Réunie le 14 mars 2018 pour examiner le projet de loi relatif à la protection des données personnelles, prévu pour l’application d’un règlement et d’une directive européennes du 27 avril 2016, la commission des lois du Sénat en a approuvé les grandes orientations, tout en s’attachant, d’une part, à renforcer la protection des droits et libertés des citoyens, d’autre part, à mieux accompagner les petites structures, TPE-PME et collectivités territoriales, dans la mise en œuvre de leurs nouvelles obligations.

Pour le président Philippe BAS (Les Républicains - Manche), "ce projet de loi d’apparence technique recèle des enjeux politiques considérables, pour l’ensemble de nos concitoyens dont il faut garantir le droit à la vie privée, comme pour nos petites entreprises, nos communes, nos intercommunalités qui pourraient se trouver exposées à des risques juridiques et financiers très importants".

Sur proposition de son rapporteur Sophie JOISSAINS (Union centriste - Bouches-du-Rhône), la commission des lois a ainsi décidé de maintenir à 16 ans, conformément au droit commun européen, l’âge minimal à partir duquel un mineur peut consentir au traitement de ses données personnelles.

Elle a veillé à encadrer strictement l’usage des algorithmes par l’administration pour prendre des décisions individuelles, et elle a renforcé les garanties de transparence en la matière, par exemple pour les inscriptions à l’université.

La commission a rétabli l’autorisation préalable des traitements de données portant sur les infractions, condamnations et mesures de sûreté, précisé les conditions d’extension de la liste des personnes autorisées à mettre en œuvre ces fichiers, ainsi que le cadre juridique de la mise à disposition des décisions de justice (« open data ») afin de prévenir tout risque d’atteinte à la vie privée des personnes et à l’indépendance de la justice.

Suivant l’avis de son rapporteur, la commission a adopté un amendement de Claude RAYNAL (Socialiste - Haute-Garonne) visant à ce que les utilisateurs de terminaux électroniques aient le choix d’y installer des applications respectueuses de la vie privée.

Pour répondre aux fortes inquiétudes exprimées par les petites entreprises et les collectivités territoriales, dont chacun s’accorde à dire qu’elles ne seront pas prêtes pour appliquer le règlement général sur la protection des données (RGPD) dès le 25 mai 2018, la commission des lois s’est attachée :

  • à dégager de nouveaux moyens financiers pour les aider à se mettre en conformité, en "fléchant" le produit des amendes et astreintes prononcées par la CNIL à leur intention, et en créant une dotation communale et intercommunale pour la protection des données personnelles ;
  • à faciliter la mutualisation des services numériques entre collectivités territoriales ;
  • à réduire l’aléa financier pesant sur ces dernières, en supprimant la faculté pour la CNIL de leur imposer des amendes administratives et en reportant de deux ans l’entrée en vigueur de l’action de groupe en réparation en matière de données personnelles ;
  • à encourager la diffusion d’informations et l’édiction de normes de droit souple par la CNIL adaptées aux besoins et aux moyens des collectivités, comme des TPE-PME.

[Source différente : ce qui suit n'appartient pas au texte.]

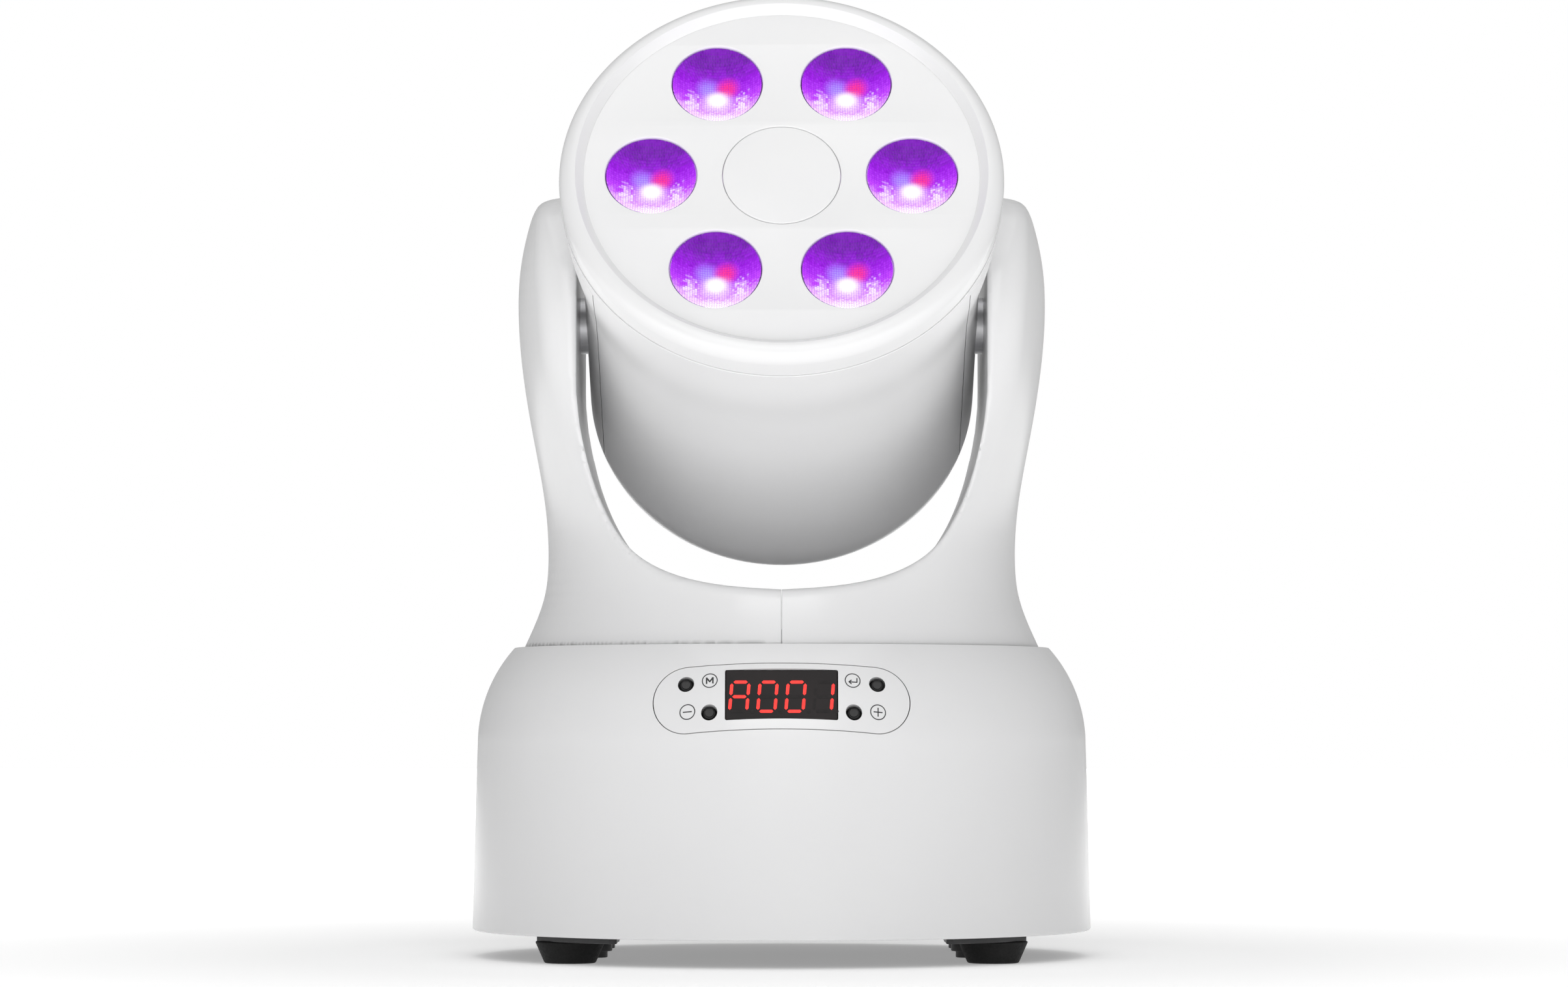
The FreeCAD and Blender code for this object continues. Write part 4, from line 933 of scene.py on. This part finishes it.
def field_gradient(p, step=0.05):
    parts = []
    for axis in range(3):
        shift = np.zeros(3)
        shift[axis] = step
        ahead = yoke_field(*(p + shift).T)
        behind = yoke_field(*(p - shift).T)
        parts.append((ahead - behind) / (2 * step))
    return np.stack(parts, axis=1)


def field_surface(low, high, cell):
    """The zero surface of the yoke's field as quads, by surface nets, with vertices settled onto it."""
    axes = [np.arange(lo, hi + cell, cell) for lo, hi in zip(low, high)]
    gx, gy, gz = np.meshgrid(*axes, indexing="ij")
    value = yoke_field(gx, gy, gz)
    inside = value < 0
    shape = np.array(value.shape) - 1
    total = np.zeros((*shape, 3))
    hits = np.zeros(tuple(shape))
    corners = [(i, j, k) for i in (0, 1) for j in (0, 1) for k in (0, 1)]
    for a in corners:
        for axis in range(3):
            if a[axis]:
                continue
            b = tuple(c + (n == axis) for n, c in enumerate(a))
            sa = tuple(slice(c, c + s) for c, s in zip(a, shape))
            sb = tuple(slice(c, c + s) for c, s in zip(b, shape))
            cross = inside[sa] != inside[sb]
            va, vb = value[sa], value[sb]
            step = np.where(cross, va / np.where(cross, va - vb, 1.0), 0.0)
            point = np.zeros((*shape, 3))
            for n in range(3):
                point[..., n] = a[n] + (step if n == axis else 0.0)
            total += point * cross[..., None]
            hits += cross
    active = hits > 0
    index = np.full(tuple(shape), -1)
    index[active] = np.arange(active.sum())
    cells = np.argwhere(active)
    points = (cells + total[active] / hits[active][:, None]) * cell + np.array(low)
    faces = []
    for axis in range(3):
        o1, o2 = [n for n in range(3) if n != axis]
        found = np.argwhere(np.diff(inside, axis=axis))
        for o in (o1, o2):
            found = found[(found[:, o] > 0) & (found[:, o] < shape[o])]
        quads = []
        for d1, d2 in ((0, 0), (1, 0), (1, 1), (0, 1)):
            c = found.copy()
            c[:, o1] -= d1
            c[:, o2] -= d2
            quads.append(index[c[:, 0], c[:, 1], c[:, 2]])
        faces += np.stack(quads, axis=1).tolist()
    for _ in range(6):
        slope = field_gradient(points)
        size = np.maximum((slope**2).sum(1), 0.05)
        move = slope * (yoke_field(*points.T) / size)[:, None]
        length = np.linalg.norm(move, axis=1)[:, None]
        points = points - move * np.minimum(1, 0.5 * cell / np.maximum(length, 1e-9))
    return points, faces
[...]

Enfin, Sophie JOISSAINS s’est émue de l’état d’impréparation du Gouvernement, qui, étant donné les très nombreuses incohérences qui subsistent entre le droit français et le droit européen, en est réduit à demander une habilitation à procéder par ordonnance aux ajustements nécessaires. "Le manque d’anticipation du Gouvernement est grave. Il témoigne d’une désinvolture totale vis-à-vis du Parlement et d’un mépris abyssal pour les collectivités, que nous ne pouvons accepter." Sur sa proposition, la commission des lois a donc supprimé cette habilitation, à charge pour le Gouvernement d’apporter les garanties nécessaires, en séance publique, pour que l’ordonnance ne procède qu’à des modifications à droit constant, sans remettre en cause les apports du travail parlementaire.